With that in mind, I need your help with the following issue: https://github.com/dwyl/cid/issues/11 We need to implement a cid function that produces a consistent/deterministic hash of any content so that when we append a record to our append-only-log, we can easily see when data changes (or when the record was submitted with identical data and thus no DB insertion is required).

Once the cid is working, we can use it in alog which in turn will be used by auth. All login attempts and success need to be logged in an append-only (auditable) log. Therefore we must get the underlying layer right before we proceed. Sessions will be stored in alog and all metrics / events will be alog such as "verification email sent", "account verified", "password reset email sent", etc.

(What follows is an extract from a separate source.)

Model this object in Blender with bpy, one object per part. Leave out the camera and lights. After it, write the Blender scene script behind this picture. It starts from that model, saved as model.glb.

Your benchmark as a "senior" developer must be that: members of the wider community (beyond @dwyl team) are using the code you write. If you achieve code re-use beyond your own immediate needs, you have levelled up to "senior". Right now alog is not in a "useable" state for anyone beyond "us" (@dwyl). The functionality and docs need to get to the point where people in the wider Elixir community can use them. When we see the first issue being opened by someone who is not already a member of @dwyl then we know that we have achieved reuse-ability / usefulness.

Please continue to open/ask questions like this one.

Answer

Re-read the Programming Phoenix 1.4 Book and see how Auth is done in the book. Then apply that knowledge to an append-only log using alog (with cid as ids). The resulting auth package should be an Umbrella App that any other Phoenix App can use.